Son œuvre, aussi brillante soit-elle sur la forme (et c’est justement la source de sa popularité et donc de sa dangerosité), est un ramassis de fantasmes complotistes et la description d’un monde qu’il voudrait rongé par la violence : « peine de mort » réclame-t-il en boucle dans son dernier album sur le morceau « PDM », sorte d’appel au crime brouillon et obsessionnel.

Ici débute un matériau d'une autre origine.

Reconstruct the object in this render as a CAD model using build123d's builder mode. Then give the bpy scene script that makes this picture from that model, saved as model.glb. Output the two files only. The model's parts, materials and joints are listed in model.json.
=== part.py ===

La signature chez Universal et l’envie d’accumuler de l’argent et de la réussite l’ont conduit à rendre ses propos légèrement plus ambigus sur les Juifs dans son dernier album, ses phrases plus anciennes ne laissent pas de place au doute
Freeze Corleone n’a même pas pour lui l’excuse de la distance ou d’un décalage provocateur. Son rap est totalement politique et premier degré lorsqu’il parle des victimes de la traite négrières, soutient la famille d’Adama Traoré, salue la mémoire de Rosa Parks ou encourage ceux qui « [cassent] le nez des sculptures« . Si la signature chez Universal et l’envie d’accumuler de l’argent et de la réussite l’ont conduit à rendre ses propos légèrement plus ambigus sur les Juifs dans son dernier album, ses phrases plus anciennes ne laissent pas de place au doute : Freeze Corleone pense que « le » Juif a de l’argent, qu’il colonise la Palestine, qu’il est la tête pensante d’un complot mondial et qu’il est trop présent partout.

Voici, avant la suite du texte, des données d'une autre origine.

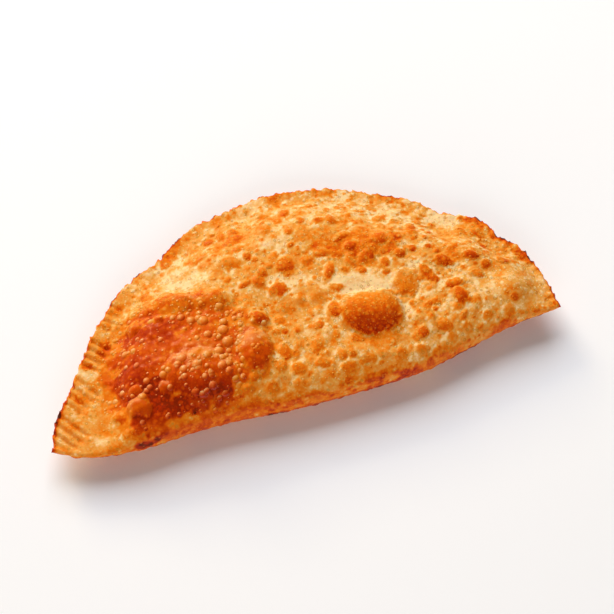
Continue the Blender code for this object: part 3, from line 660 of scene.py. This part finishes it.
def dress_top(shape, face):
    """Relief, browning with painted shade, pits and gloss of the top face."""
    u, v = face.x, face.run
    inside = smooth_step(face.fold_gap / 9.0) * smooth_step((face.rim_gap - 0.5 * BAND_ARC) / 8.0)
    near_fold = 1.0 - smooth_step(face.fold_gap / 4.4)
    mound = mound_mask(face)
    named, named_share, named_tone, halo = named_blisters(face, BLISTERS)
    flat_band = smooth_step((-66.0 - face.x) / 8.0) * (1.0 - mound)
    big, big_radius, big_tone = bubble_layer(u, v, 6.4, 11, 0.55)
    small, small_radius, small_tone = bubble_layer(u, v, 3.1, 21, 0.75)
    fine, fine_radius, fine_tone = bubble_layer(u, v, 1.9, 31, 0.8)
    clear = smooth_step((1.7 - nearest_ellipse(face, CLEAR_FIELDS)) / 1.1)
    calm = (1.0 - 0.8 * mound) * (1.0 - 0.85 * flat_band) * (1.0 - 0.75 * clear)
    bare = (1.0 - named_share) * calm
    relief = (swellings(face) + named) * inside
    relief += 0.24 * big * big_radius * bare * (0.25 + 0.75 * inside)
    relief += 0.17 * small * small_radius * calm * (1.0 - 0.7 * named_share) * (0.35 + 0.65 * inside)
    relief += 0.15 * fine * fine_radius * calm * (1.0 - 0.8 * named_share)
    relief += 0.3 * ripple(u, v, 16.0, 51) * inside + 0.05 * ripple(u, v, 6.0, 52) * calm - 0.2
    relief += 0.09 * ripple(u, v, 3.4, 53) * mound
    relief -= crimp_relief(shape, face)
    toast_and_shade = 0.19 + 0.05 * ripple(u, v, 40.0, 61) + 0.05 * ripple(u, v, 18.0, 62)
    toast_and_shade = patches(face, toast_and_shade) + 0.06 * ripple(u, v, 8.0, 63) * (1.0 - 0.7 * mound)
    toast_and_shade -= 0.13 * halo * (1.0 - mound)
    toast_and_shade += 0.92 * named_share * inside * (named_tone - toast_and_shade)
    browned = smooth_step((big_tone - 0.35) / 0.3) * smooth_step(big / 0.8) * bare
    toast_and_shade += 0.7 * browned * (0.36 + 0.24 * big_tone - toast_and_shade)
    browned = smooth_step((small_tone - 0.15) / 0.3) * smooth_step(small / 0.8) * calm
    toast_and_shade += 0.7 * browned * (1.0 - 0.8 * named_share) * (0.34 + 0.26 * small_tone - toast_and_shade)
    toast_and_shade += (0.15 * (fine_tone - 0.40) * smooth_step(fine / 0.6) * (1.0 - 0.7 * named_share)
              * (0.2 + 0.8 * calm))
    toast_and_shade += mound * (np.maximum(toast_and_shade, 0.47) - toast_and_shade)
    toast_and_shade = np.minimum(toast_and_shade + 0.20 * near_fold, 0.92) + edge_toast(face)
    pits = 1.0 - smooth_step((toast_and_shade - 0.45) / 0.25)
    return SimpleNamespace(relief=relief, toast_and_shade=toast_and_shade, pits=pits, gloss=mound)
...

C’est tout, alors ? Pas tout à fait. En France, de l’Hyper Casher au meurtre de Mireille Knoll, de l’affaire Ilan Halimi à la tuerie de l’école Ozar Hatorah par Mohamed Merah, des Juifs continuent d’être assassinés parce qu’ils sont Juifs. En France, selon de nombreuses études, les chiffres des actes antisémites ne cessent d’augmenter : tags de croix gammées, insultes, agressions physiques… En France, l’un des artistes les plus populaires de l’année, et dont le public est majoritairement composé de jeunes, déverse sans être inquiété une rhétorique antisémite et complotiste dans des morceaux diffusés massivement. En France, en 2020, l’antisémitisme n’est toujours pas un obstacle au succès.